Enough cannot be said of Mr Asuquo’s ability but there is something special here as his music finally meets its match in Timi’s vocals-the beauty of Timi’s voice meets and complements the beast that is Cobhams Asuquo’s production.

Given the power of both, something had to give during the recording so that in a year that has seen the producer increase the decibels (Darey’s Double Dare) and employ sophisticated structures (Bez’s Super Sun), he strips his music allowing the arresting vocals of Timi to shine through.

This does not mean this is a straightforward R&B album. Take the first unfamiliar track, The Woman I Love, which sees Timi coo about a woman that has turned his ‘mistakes into a plan’ on a reggae melody with an intermittent percussion and a semi-concealed guitar thump. It’s a song that should get attention at weddings. From this subtle high, the album delves into the time-worn territory of two previously released singles, I Love You and Heaven Please. Both songs might make the Greatest Hits collection of a lesser artist but they are average fare here.

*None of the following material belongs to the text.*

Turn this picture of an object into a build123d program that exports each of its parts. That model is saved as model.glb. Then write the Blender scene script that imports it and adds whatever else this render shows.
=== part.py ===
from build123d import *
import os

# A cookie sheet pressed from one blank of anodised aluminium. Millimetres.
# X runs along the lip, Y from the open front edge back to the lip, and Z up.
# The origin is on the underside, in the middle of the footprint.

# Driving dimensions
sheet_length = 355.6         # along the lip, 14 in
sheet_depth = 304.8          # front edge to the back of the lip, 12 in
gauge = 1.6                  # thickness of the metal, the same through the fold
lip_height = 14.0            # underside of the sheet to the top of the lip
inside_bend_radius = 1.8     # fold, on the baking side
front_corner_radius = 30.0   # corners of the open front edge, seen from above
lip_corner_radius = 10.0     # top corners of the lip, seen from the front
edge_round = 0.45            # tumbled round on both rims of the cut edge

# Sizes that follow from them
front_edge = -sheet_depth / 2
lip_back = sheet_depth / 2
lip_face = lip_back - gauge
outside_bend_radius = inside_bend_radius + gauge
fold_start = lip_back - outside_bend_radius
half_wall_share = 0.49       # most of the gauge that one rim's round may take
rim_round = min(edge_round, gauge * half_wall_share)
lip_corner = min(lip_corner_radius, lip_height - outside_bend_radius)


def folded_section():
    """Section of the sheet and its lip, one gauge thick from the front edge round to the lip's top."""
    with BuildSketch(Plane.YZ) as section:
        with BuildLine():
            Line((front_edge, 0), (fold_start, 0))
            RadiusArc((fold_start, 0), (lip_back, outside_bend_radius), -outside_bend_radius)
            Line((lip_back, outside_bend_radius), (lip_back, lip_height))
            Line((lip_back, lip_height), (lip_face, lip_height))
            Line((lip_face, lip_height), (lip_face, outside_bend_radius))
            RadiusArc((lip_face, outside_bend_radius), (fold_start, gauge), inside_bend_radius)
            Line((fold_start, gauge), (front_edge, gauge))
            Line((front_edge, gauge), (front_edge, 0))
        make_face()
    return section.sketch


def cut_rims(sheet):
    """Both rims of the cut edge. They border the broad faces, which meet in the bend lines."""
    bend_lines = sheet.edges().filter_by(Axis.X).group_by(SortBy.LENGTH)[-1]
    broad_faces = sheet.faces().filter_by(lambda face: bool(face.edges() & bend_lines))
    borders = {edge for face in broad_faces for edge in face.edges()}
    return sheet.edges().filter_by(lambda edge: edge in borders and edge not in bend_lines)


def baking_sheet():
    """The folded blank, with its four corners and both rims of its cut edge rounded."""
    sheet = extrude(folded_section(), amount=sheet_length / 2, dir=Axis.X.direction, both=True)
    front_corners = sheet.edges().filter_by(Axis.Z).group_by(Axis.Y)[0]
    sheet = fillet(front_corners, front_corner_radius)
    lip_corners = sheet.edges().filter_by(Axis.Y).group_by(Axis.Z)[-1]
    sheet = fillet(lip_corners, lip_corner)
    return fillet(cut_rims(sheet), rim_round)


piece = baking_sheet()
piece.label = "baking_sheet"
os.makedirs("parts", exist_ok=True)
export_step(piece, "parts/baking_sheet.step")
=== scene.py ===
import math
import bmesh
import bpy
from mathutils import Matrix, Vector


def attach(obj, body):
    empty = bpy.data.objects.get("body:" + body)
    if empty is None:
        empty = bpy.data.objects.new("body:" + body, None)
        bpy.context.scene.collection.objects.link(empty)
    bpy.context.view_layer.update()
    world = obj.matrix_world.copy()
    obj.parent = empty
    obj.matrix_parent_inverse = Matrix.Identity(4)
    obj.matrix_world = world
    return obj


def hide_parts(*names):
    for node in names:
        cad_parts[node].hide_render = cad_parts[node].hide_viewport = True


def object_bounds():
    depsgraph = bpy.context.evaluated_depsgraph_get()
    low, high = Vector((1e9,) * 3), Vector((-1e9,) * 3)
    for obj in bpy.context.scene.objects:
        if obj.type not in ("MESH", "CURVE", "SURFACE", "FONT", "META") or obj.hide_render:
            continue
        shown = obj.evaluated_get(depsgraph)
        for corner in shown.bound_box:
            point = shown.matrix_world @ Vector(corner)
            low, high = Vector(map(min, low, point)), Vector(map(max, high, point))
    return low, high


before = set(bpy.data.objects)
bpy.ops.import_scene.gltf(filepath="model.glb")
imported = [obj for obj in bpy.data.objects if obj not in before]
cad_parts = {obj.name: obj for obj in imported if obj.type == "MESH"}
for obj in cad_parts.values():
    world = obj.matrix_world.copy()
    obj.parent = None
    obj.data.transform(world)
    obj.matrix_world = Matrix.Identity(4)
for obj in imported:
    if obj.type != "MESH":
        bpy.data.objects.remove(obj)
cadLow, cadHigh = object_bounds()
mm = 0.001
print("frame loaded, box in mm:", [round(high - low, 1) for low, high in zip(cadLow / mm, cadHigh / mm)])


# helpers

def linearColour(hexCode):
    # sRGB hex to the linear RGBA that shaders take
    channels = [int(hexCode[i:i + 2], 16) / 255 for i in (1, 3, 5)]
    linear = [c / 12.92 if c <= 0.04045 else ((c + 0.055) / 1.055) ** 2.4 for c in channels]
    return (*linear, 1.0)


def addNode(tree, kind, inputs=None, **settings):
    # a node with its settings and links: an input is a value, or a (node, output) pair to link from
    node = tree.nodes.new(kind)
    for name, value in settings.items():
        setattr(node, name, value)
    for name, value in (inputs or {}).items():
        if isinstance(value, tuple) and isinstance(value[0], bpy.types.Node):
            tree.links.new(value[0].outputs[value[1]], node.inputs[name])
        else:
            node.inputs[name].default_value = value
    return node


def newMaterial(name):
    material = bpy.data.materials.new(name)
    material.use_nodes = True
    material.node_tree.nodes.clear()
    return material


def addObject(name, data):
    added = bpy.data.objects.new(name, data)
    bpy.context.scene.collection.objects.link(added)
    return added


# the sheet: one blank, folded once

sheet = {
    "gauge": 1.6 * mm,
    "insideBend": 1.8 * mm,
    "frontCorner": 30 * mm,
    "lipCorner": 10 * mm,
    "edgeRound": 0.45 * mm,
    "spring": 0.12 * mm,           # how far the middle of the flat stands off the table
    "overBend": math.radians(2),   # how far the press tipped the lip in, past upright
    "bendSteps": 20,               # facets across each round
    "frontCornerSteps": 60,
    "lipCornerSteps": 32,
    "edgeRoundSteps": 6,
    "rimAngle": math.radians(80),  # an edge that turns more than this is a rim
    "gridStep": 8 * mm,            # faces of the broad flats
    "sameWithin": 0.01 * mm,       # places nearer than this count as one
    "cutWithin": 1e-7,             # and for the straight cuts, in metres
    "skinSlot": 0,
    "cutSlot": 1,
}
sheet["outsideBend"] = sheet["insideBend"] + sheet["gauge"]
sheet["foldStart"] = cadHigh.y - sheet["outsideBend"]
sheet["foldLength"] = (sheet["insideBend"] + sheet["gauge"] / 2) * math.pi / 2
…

The album doesn’t take off till midway when the duet Is It Over is reached where alongside the excellent Joan Ekpai, Timi produces a ballad of overwhelming merit that occupies Lemar’s territory—the opening line is reminiscent of the British artist’s Another Day. Though it is just two voices that can be heard, it is actually three artists that combine to make this song a potent heartbreak song because once again producer Asuquo is there channelling his presence, through the absence of musical over-arrangement thereby ceding the spotlight to two impeccable vocalists who reward his confidence by utilizing his quasi-absence in a manner most artists have refused or do not know to exploit a great producer’s presence. It is at this point, the listener may realize that he/she is witnessing what is most definitely the best vocal performance recorded this year. Though, you can count on the innumerable award shows to ignore this album for the more ‘pop’ records.

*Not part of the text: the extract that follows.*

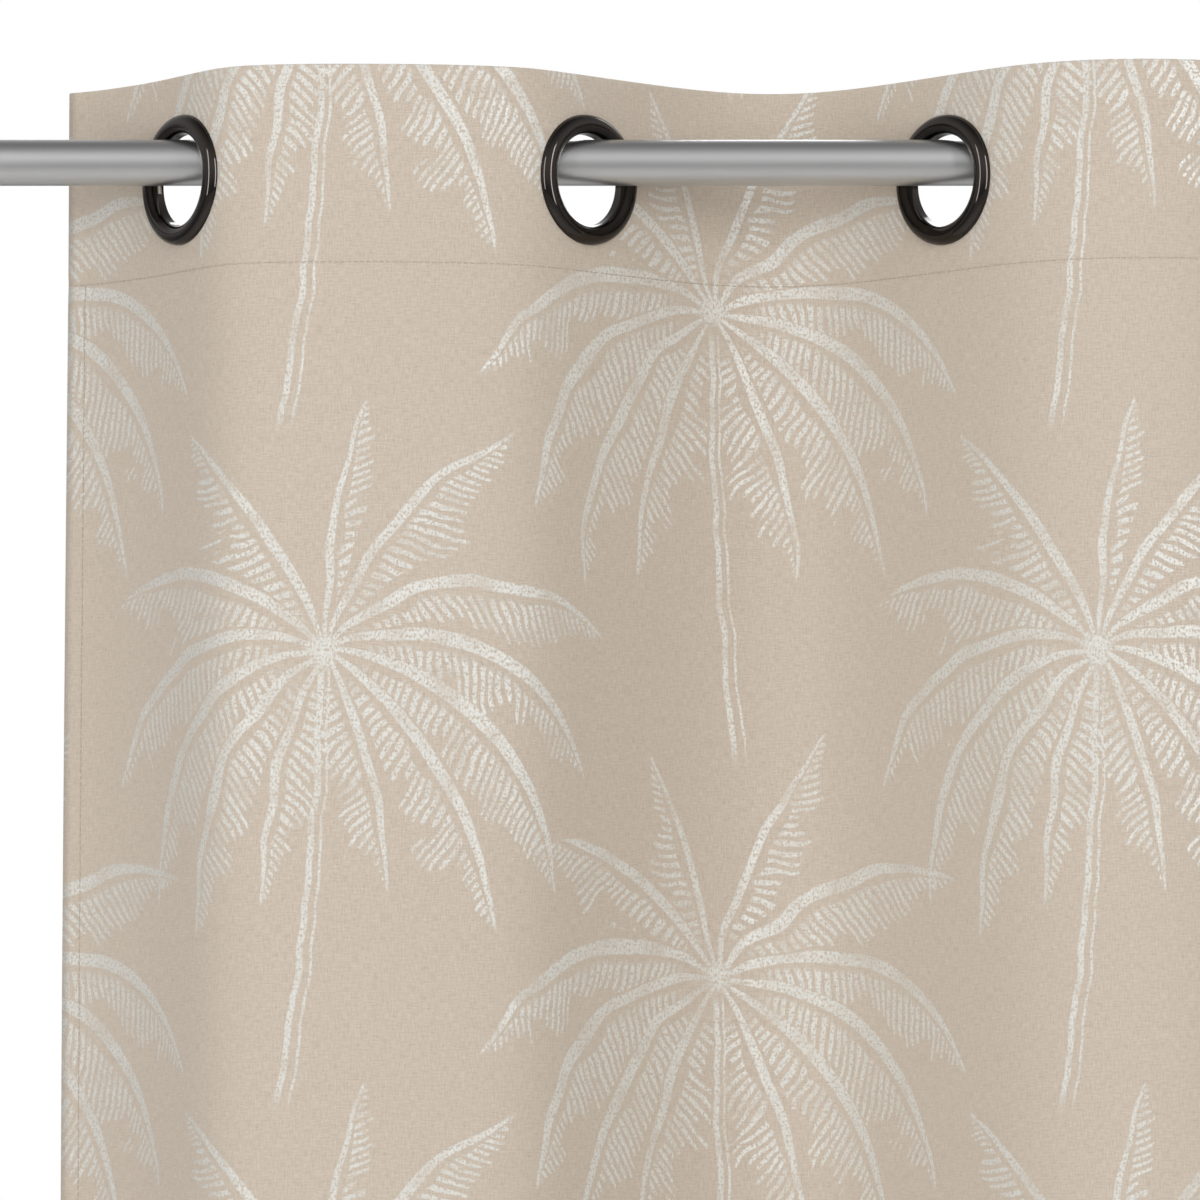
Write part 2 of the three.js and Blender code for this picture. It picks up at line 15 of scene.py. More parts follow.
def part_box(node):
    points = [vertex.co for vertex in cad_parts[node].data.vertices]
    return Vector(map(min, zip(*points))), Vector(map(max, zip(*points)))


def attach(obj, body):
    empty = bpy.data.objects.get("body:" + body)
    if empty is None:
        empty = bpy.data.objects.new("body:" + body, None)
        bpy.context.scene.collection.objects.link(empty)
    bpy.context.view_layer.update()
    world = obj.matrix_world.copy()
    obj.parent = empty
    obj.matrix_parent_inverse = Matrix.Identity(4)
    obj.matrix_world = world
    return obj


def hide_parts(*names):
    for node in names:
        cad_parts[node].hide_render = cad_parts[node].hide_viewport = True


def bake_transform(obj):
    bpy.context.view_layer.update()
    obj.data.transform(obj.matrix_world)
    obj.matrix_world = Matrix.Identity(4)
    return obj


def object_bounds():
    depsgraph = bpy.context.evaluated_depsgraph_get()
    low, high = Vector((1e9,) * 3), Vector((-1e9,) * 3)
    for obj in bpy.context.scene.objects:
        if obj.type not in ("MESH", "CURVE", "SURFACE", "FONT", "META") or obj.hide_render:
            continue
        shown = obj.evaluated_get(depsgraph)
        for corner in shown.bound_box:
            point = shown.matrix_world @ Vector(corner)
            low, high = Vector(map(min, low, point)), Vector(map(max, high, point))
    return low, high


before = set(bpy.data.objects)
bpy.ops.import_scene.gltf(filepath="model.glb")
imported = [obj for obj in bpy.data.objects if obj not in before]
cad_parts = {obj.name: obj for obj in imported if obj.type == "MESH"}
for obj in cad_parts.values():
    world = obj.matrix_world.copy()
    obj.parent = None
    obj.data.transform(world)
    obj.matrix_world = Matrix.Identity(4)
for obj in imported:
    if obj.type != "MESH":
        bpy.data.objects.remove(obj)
cad_low, cad_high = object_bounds()

MM = 0.001

# ---------------------------------------------------------------- sizes of this curtain

EYELETS = 8
FOLDS = EYELETS - 1
HEADING = 85 * MM  # turned-over head of the curtain, down to its seam
SEAM_WIDTH = 3 * MM  # the dent that the heading seam pulls into the cloth
HEADING_BELOW = 4 * MM  # of turned-over cloth below the seam
EYELET_BELOW_TOP = 45 * MM
RING_RADII = (27 * MM, 24 * MM, 21.7 * MM)  # of the cloth round an eyelet, in to its hole
CLOTH = 0.55 * MM  # thickness of the woven cloth
FRONT_LAYER = 0.65 * MM  # middle of the front layer, from the middle of the eyelets' grip
BACK_LAYER = -0.7 * MM  # middle of the turned-over layer
TAPE_LAYER = -0.02 * MM  # middle of the stiffener between them
TAPE = 0.5 * MM
SIDE_HEM = 9 * MM
BOTTOM_HEM = 80 * MM
HEM_LIFT = 0.75 * MM  # from the cloth's middle to the middle of a hem behind it
STITCH_PITCH = 2.8 * MM
STITCH_LENGTH = 2.0 * MM
STITCH_RADIUS = 0.28 * MM
CELL = 4  # columns or rows of cloth across an eyelet hole's patch
PATCH = 33.3 * MM  # from an eyelet's middle to its patch's edge
LOWER_ROW = 17 * MM  # height of a row of cloth below the heading
SIM_FRAMES = 22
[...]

The album’s only true low moment—and this only because most of the songs are great- comes when the confidence that must have been overflowing at the time of recording ebbs, giving way to the insecurity borne party jam Raise the Roof, a song that feels out of place and should probably have been a footnote at best. The song is not awful but it is out of place here and it misses the mark. As said, it doesn’t belong here and more importantly, in a niche occupied by Timaya, Terry G, Wizkid etc, it is unlikely that the song would receive anything close to significant play at any party in the country. Ambiguously, it is the same reason that lifts it above regular fare- the sophistication, mainly- that would be responsible for its inevitable obscurity.

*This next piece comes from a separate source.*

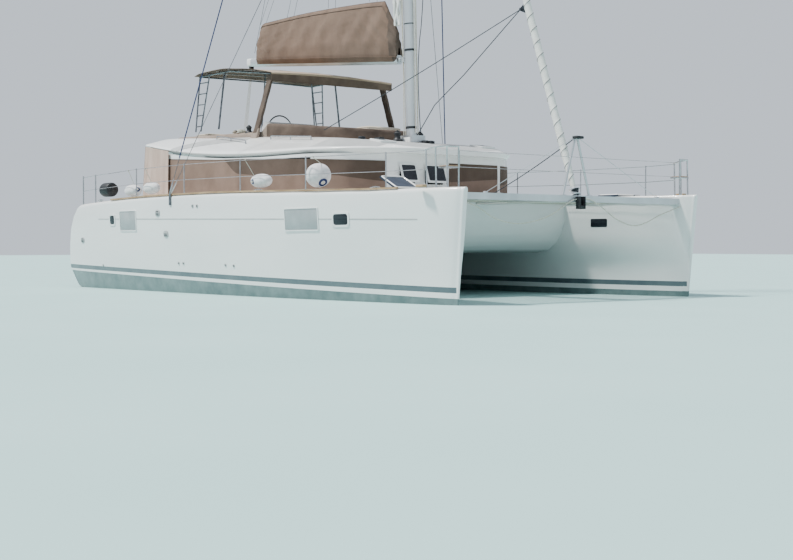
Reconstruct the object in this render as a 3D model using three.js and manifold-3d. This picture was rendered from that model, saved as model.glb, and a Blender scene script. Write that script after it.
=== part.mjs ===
// Sailing catamaran with two hulls, a flybridge over the saloon and a fractional sloop rig.
// Millimetres. +X forward, +Y to port, +Z up. The origin lies on the waterline, amidships.
import * as THREE from 'three';
import { mergeVertices } from 'three/addons/utils/BufferGeometryUtils.js';
import Module from 'manifold-3d';

const wasm = await Module();
wasm.setup();

// Main sizes
const LENGTH_OVERALL = 13960;
const DRAFT = 1300;
const MAST_HEAD_Z = 20600;
const GAP = 0.3;

// Heights of the main levels
const DECK_INNER_Z = 2020;
const FLOOR_Z = 1250;
const TUNNEL_TOP_Z = 860;
const FLY_FLOOR_Z = 3300;
const BEAM_TOP_Z = 1950;
const NET_Z = 1880;

// Colours
const WHITE = [0xf1f2ef, 0.35, 0.0];
const DECK_WHITE = [0xe9e9e3, 0.55, 0.0];
const STEEL = [0xc9ccce, 0.25, 0.9];
const ALUMINIUM = [0xb9bec2, 0.4, 0.8];
const GLASS = [0x1b1f2a, 0.08, 0.0];
const BROWN = [0x6b5646, 0.9, 0.0];
const TAUPE = [0x8d7f72, 0.9, 0.0];
const BEIGE = [0xc9b79a, 0.8, 0.0];
const TEAK = [0xb58d63, 0.75, 0.0];
const CANVAS_WHITE = [0xdfe0df, 0.85, 0.0];
const GREY = [0xa9abac, 0.7, 0.0];
const DARK = [0x23262b, 0.6, 0.0];
const BRONZE = [0x9a7a45, 0.35, 0.9];
const ENGINE_GREY = [0x8f969b, 0.5, 0.2];

// Helpers that turn geometry into closed solids and back

function solid(geometry) {
  const bare = new THREE.BufferGeometry();
  bare.setAttribute('position', geometry.getAttribute('position').clone());
  if (geometry.index) bare.setIndex(geometry.index.clone());
  const merged = mergeVertices(bare, 0.01);
  const made = new wasm.Manifold(new wasm.Mesh({
    numProp: 3,
    vertProperties: new Float32Array(merged.getAttribute('position').array),
    triVerts: new Uint32Array(merged.index.array),
  }));
  return made;
}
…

Sadly, its inclusion would ruin the complete enjoyment of the album by private listeners or closely huddled lovers for whom it was crafted for.

For fans of Timi Dakolo, the man not the artist, this debut might be considered a distraction from the upheavals that the man has faced since coming tops at that show nearly half a decade ago. This might be considered as good or bad. Good, because he needs a break and bad for it has long been acknowledged that turmoil can produce worthy art. Beautiful Noise is unmistakably an album preoccupied with romance and any great strife-inspired music has been totally dismissed. Perhaps, it isn’t as much a beautiful noise as it is a beautiful distraction?

Yet for all its romantic projections and professions, the best song on Beautiful Noise is unconcerned with love, not with a woman in any case. Weirdly, There’s A Cry can be considered a love song, a love song not for a woman but to the land of his birth- the Niger Delta.

This song is activism draped in love and yet is the most emotional song in contemporary music. Nigerian musicians do not make sad songs, so this song’s power derives from the vocal sincerity and that sad novelty so that in an industry littered with artistes dropping ludicrous platitudes in the name of patriotism, the song it most recalls is MI’s Wild Wild West which was the rapper’s ode to Jos.

Both songs have a cinematic feel to the music, touch same themes and most importantly paint realistic pictures offering no easy solutions- MI’s song ends with the narrator ready for war as he fears “it isn’t done yet” while Timi closes with a mother “who just lost another child”.

Cynicism brews in conscious Nigerian music and deservedly so. This means two geopolitical zones have music capturing Nigeria’s pervasive unrest; what are the odds the other four abandon the ubiquitous ‘party jams’, pathos-ridden inspirationals and outrightly terrible music to give conscious lyrics backed by astute production, if only briefly?

There’s A Cry starts cinematically and melts into a dirge:

“There’s a cry from a river
that has nowhere to flow
and the pride of the river
was lost so long ago
and I cry for the reason
that only heaven knows
where did they go wrong?
How can we go on?”

Relevant questions to which Timi avers hope is the only answer.

If while listening, you fall in love and by There’s A Cry a teardrop falls from your eyes, do not be embarrassed, it is the moment you have been waiting for from Nigerian music and it has been brought to you by Timi Dakolo.

It would be most wonderful if Beautiful Noise hasn’t arrived four years too late. But then, maybe excellence takes time?